Displaying cooling spot

温度は質感の知覚に重要な役割を果たしています。しかし非接触での温度提示、特に冷覚の提示はこれまで困難と考えられていました。しかし近年中島らは、水の常温ミストが漂う中で皮膚に超音波を集束させると、皮膚表面付近の気化熱によって皮膚温度が急速に低下することを確認しました。超音波照射の直後から 0.5 s の間に 3 Kの温度低下がみられ,これは一般的なペルチェ素子などによる冷却と比べても遜色ありません。また、冷却スポットを移動し、その移動を知覚可能であることも確認されています。

超音波の可視化

空中ハプティクスでは、空中超音波の分布を簡単に計測できないことが大きな問題でした。実用的にはマイクを自動ステージやロボットアームで動かして分布計測するしかありませんでした。このような中2021年に小丹枝らは、強力超音波の音場分布の詳細を計測する新しい方法を発見しました。サーモカメラを用いることで、3次元空間中の任意の2次元面における音圧分布を計測します。瞬時かつ高い空間分解能での計測が可能です。例えば超音波を透過するメッシュスクリーン表面の熱画像を用い、リアルタイムに二次元超音波場を可視化できます。スクリーンを動かして3次元分布を把握することも容易です。また、皮膚表面の音場分布を直接可視化することもできます。

その他の主要成果

Lateral Modulation 法:-超音波で強い触覚を作り出す方法-

超音響放射圧を用いた触覚刺激では、デバイスの出力パワーの最大値で最大放射力が決まってしまうため、決まった力の範囲で、なるべく強く感じる刺激方法を用いる必要があります。
人間の皮膚に一定変位を与えた場合、時間的に変化しないものよりも、振動的に変化するものの方が、閾値、すなわち刺激を感じる最小変位が小さくなることが古くから知られており、その閾値は 100-200 Hz 程度で最小値をとります。
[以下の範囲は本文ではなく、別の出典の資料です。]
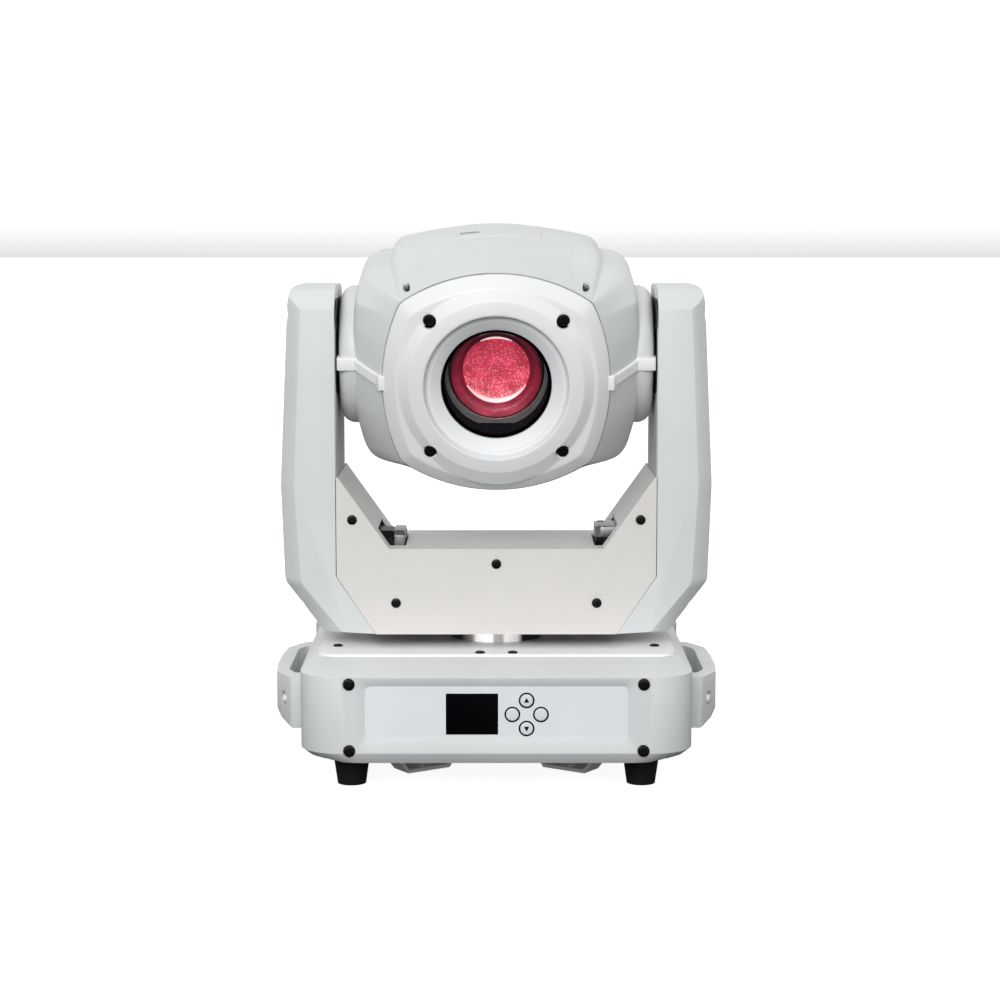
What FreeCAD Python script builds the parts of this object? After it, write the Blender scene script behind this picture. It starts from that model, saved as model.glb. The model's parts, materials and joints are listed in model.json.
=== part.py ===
"""Moving head stage light: a base, a panning yoke and a tilting head, as separate pieces.

Millimetres.  The origin is on the floor under the pan axis, +Z is up, and the control panel
faces -Y.  The head is drawn level, in a frame of its own on the tilt axis, and then placed.
"""
import os
import re

import FreeCAD
import Part
import Sketcher

V = FreeCAD.Vector
doc = FreeCAD.newDocument("moving_head_light")
sheet = doc.addObject("Spreadsheet::Sheet", "dims")

# ---------------------------------------------------------------- driving dimensions
DIMENSIONS = {
    "gap": 0.3,                 # air between parts that move past each other
    "fit": 0.05,                # radial clearance of a shaft in its hole
    "metal": 2,                 # sheet metal
    "wall": 3,                  # moulded plastic
    "screw_head": 4,            # radius, as are all the round sizes here
    "screw_rise": 1.6,
    "screw_shank": 2,
    "screw_length": 8,
    # base
    "base_width": 314,
    "base_depth": 264,
    "base_corner": 32,
    "base_low": 24.5,
    "base_crease": 94.5,
    "base_top": 105,
    "deck_width": 290,
    "deck_depth": 180,
    "deck_corner": 16,
    "deck_rim": 8,
    "deck_screw_x": 130,
    "deck_screw_y": 53,
    "deck_front_screw_x": 13.2,
    "deck_front_screw_y": 83.5,
    "hood_width": 322,
    "hood_depth": 36,
    "hood_low": 60,
    "hood_corner": 20,
    "shell_screw_x": 116.4,
    "shell_screw_high": 88.6,
    "shell_screw_low": 35.1,
    "shell_screw_head": 4.6,
    "foot_x": 117,
    "foot_y": 91,
    "foot_low_radius": 11.5,
    "foot_top_radius": 15,
    # control panel
    "panel_width": 206,
    "panel_low": 45.5,
    "panel_high": 88,
    "panel_lap": 4,
    "display_x": -19.5,
    "display_width": 41.4,
    "display_height": 33,
    "display_z": 64.5,
    "key_x": 23.9,
    "key_z": 64.1,
    "key_pitch": 11.3,
    "key_radius": 5.6,
    "key_rise": 1.2,
    "key_length": 5,
    "key_flange": 1.2,
    "board": 1.6,
    "switch": 6,
    "switch_height": 4,
    # side handles
    "grip_reach": 183,
    "grip_shoulder": 174,
    "grip_end": 78,
    "grip_low": 42,
    "grip_high": 84,
    "grip_bar": 12,
    "grip_gap_end": 57,
    "grip_screw_z": 62,
    "grip_screw_y": 67,
    # rear connectors
    "rear_width": 216,
    "rear_low": 34,
    "rear_high": 90,
    "socket_z": 62,
    "socket_flange": 26,
    "socket_height": 31,
    "socket_radius": 11.5,
    "socket_bore": 9.5,
    "socket_depth": 22,
    "socket_pitch": 31,
    "contact_radius": 1.2,
    "contact_length": 7,
    "fuse_cap_radius": 10,
    "fuse_radius": 8,
    "fuse_length": 26,
    # electronics in the base
    "supply_x": -80,
    "supply_y": 52,
    "supply_height": 46,
    "main_x": 90,
    "main_y": -20,
    "post_height": 8,
    # rigging brackets and the safety eye
    "omega_x": 61.5,
    "omega_y": 50,
    "omega_angle": 34,
    "omega_flat": 40,
    "omega_run": 15,
    "omega_hole_x": 42,
    "omega_strip": 22,
    "omega_low": 2,
    "clamp_hole": 6.5,
    "stud_radius": 4,
    "stud_head": 5.5,
    "eye_radius": 13,
    "eye_wire": 3,
    "eye_y": 70,
    "stud_rise": 3,
    "pin_half": 7,
    "pin_height": 2.4,
    # pan drive
    "shaft_radius": 19.5,
    "shaft_bore": 12,
    "hub_radius": 38.5,
    "pan_ring": 42,
    "drive_wheel": 9,
    "belt": 1.6,
    "belt_width": 11,
    "pan_belt_low": 129.5,
    "pan_motor_x": 103.5,
    "pan_motor_top": 200,
    "motor_size": 42,
    "motor_length": 55,
    "motor_shaft": 2.5,
    # yoke
    "yoke_half": 58,
    "yoke_low": 115.5,
    "floor": 3,
    "saddle_top": 186,
    "saddle_half": 87.5,
    "incline_half": 129,
    "incline_top": 244.5,
    "window_half": 36,
    "arm_inner": 130.5,
    "arm_top_half": 169.4,
    "arm_shoulder": 386,
    "arm_crease": 381,
    "arm_screw_y": 34,
    "arm_screw_high": 374,
    "arm_screw_low": 136,
    "arm_mid_half": 176.4,
    "arm_mid": 238,
    "knee_half": 173.5,
    "knee": 158,
    "arm_low_half": 145.6,
    "seam_knee": 163,
    "seam_half": 98.5,
    "cover_screw_x": 117.5,
    "cover_screw_high": 210,
    "cover_screw_mid": 173.7,
    "cover_screw_low_x": 82,
    "cover_screw_low": 141.5,
    "tilt_motor_z": 175,
    # tilt axis
    "tilt_z": 342,
    "rest_tilt": 9,
    "axle_radius": 15,
    "axle_bore": 9,
    "axle_hub": 28.5,
    "bearing_radius": 24,
    "bearing_width": 9,
    "tilt_ring": 40,
    "tilt_belt_x": 146,
    # head, level, with its front towards -Y
    "cheek_radius": 57,
    "cheek_half": 128,
    "head_front": 95,
    "head_back": 126,
    "shell_inside": 0.965,
    "chassis_half": 95,
    "chassis_rise": 42,
    "front_plate": 70,
    "effects_plate": 8,
    "beam_plate": 43,
    "sink_plate": 60,
    "bezel_arc": 150,
    "bezel_half_width": 91,
    "bezel_half_height": 87,
    "bezel_flank": 80,
    "bezel_ring": 71.6,
    "bezel_crown": 63,
    "bezel_rim": 57,
    "bezel_throat": 43.5,
    "bezel_front": 122,
    "bezel_back": 106,
    "bezel_screw": 52.7,
    "bezel_sheet": 4,
    "bezel_flank_rise": 17,
    "bezel_recess": 5.5,
    "lens_radius": 42.8,
    "wheel_radius": 44,
    "wheel_offset": 38,
    "wheel_hole": 11,
    "rod_x": 52,
    "rod_radius": 3,
    "focus_y": 33,
    "focus_width": 6,
    "focus_seat": 26,
    "beam_hole": 18,
    "wheel_motor": 14,
    "wheel_motor_length": 15,
    "wheel_sheet": 1.5,
    "prism_x": 36,
    "prism_ring": 24,
    "prism_seat": 20,
    "prism_facet": 18,
    "prism_arm": 4,
    "led_half": 30,
    "led_dome": 12,
    "fin_half": 16,
    "fan_half": 46,
    "fan_depth": 25,
    "fan_front": 96,
}
for row, (alias, number) in enumerate(DIMENSIONS.items(), start=1):
    sheet.set(f"A{row}", alias)
    sheet.set(f"B{row}", str(number))
    sheet.setAlias(f"B{row}", alias)
doc.recompute()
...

そのため超音波による触覚刺激を強く感じさせたい場合、100-200Hz で振幅が変化する波形(AM波形)が用いられてきました。
それに対して近年の研究で、超音波の出力を一定に保ったまま、焦点を皮膚に沿って細かく往復振動あるいは回転移動させた方が、刺激を強く感じる事が明らかになりました。力の最大値を同一値に揃えて比較した場合、10 dB程度、あるいはそれ以上に閾値が低下します。特に50 Hz 程度の周波数でその傾向は顕著であり、腕など皮膚の有毛部でもはっきりと触覚を感じることができます。

不要音の抑制

Noise

例えば上記 LM では、焦点位置を素早く動かす際に超音波位相の急速な変化が伴います。そのような位相変化は、しばしば超音波振幅の変動を引き起こし、触感の変化や不要音の発生につながります。以下の論文は、その超音波振幅変動を抑制する実用的方法を示しています。(位相変化による振幅変動および不要音の発生は、星 によって最初に指摘されました。

指先への分布再現

単に触れた、触れないだけでなく、3次元映像を現実のモノのように把持し、操作する感覚を再現することは、空中ハプティクスの重要問題の一つです。どのような触覚提示を行えば実物体がそこにある、という実体感が生まれるのでしょうか。
人間が現実の物体表面に触れたときは、指と対象物体の接触の深さや角度が時々刻々皮膚上で変化しており、その知覚が物体を安定把持するための重要な情報になっていると考えられます。
これまでに、高速で回転運動する焦点軌跡によって、接触深さに応じた接触面広がりをリアルタイム提示するシステムを実現しています。波長 8.5 mm の 40 kHz 超音波を用いた場合でも、全周囲をフェーズドアレイで取り囲んだ場合には、集束領域を直径 5 mm 程度まで絞ることができます。そのような収束点を走査することで、指腹での接触面積を、接触深さに応じて有意に変化させることができます。現時点のシステムにおいて、目で見ることなく物体をつまみ上げ、所定の場所に移動するタスクが実現できています。

触覚による動作誘導

触覚パーシュート

視覚においては、注視している物体が運動するとき、それを自然に視野中心にとらえながらトラッキングすることができます。これは Pursuit と呼ばれる視覚の能力の一つですが、触覚においても同様な能力(Haptic Pursuit)が発見されています。手のひらに点状の触覚刺激が与えられ、それが横方向に移動する状況を考えてみましょう。空中触覚提示であれば皮膚の表面に沿ったせん断力は発生せず、皮膚上の圧力分布が移動するだけですが、手はその横方向移動を容易に追従することができます。人間に備わったこの能力を用いると、刺激点を目的地に移動していくことで、手を任意の地点に誘導することができます。

バーチャルハンドレイル

人間の側が能動的に手を動かしながら正しい方向を探り当てる戦略も考えられます。例えばライン上を走査する点刺激を提示しておくと、手はその操作方向を簡単に知覚することができます。それに沿って手を動かすことで、視覚を用いることなく、任意の軌道を追従することができます。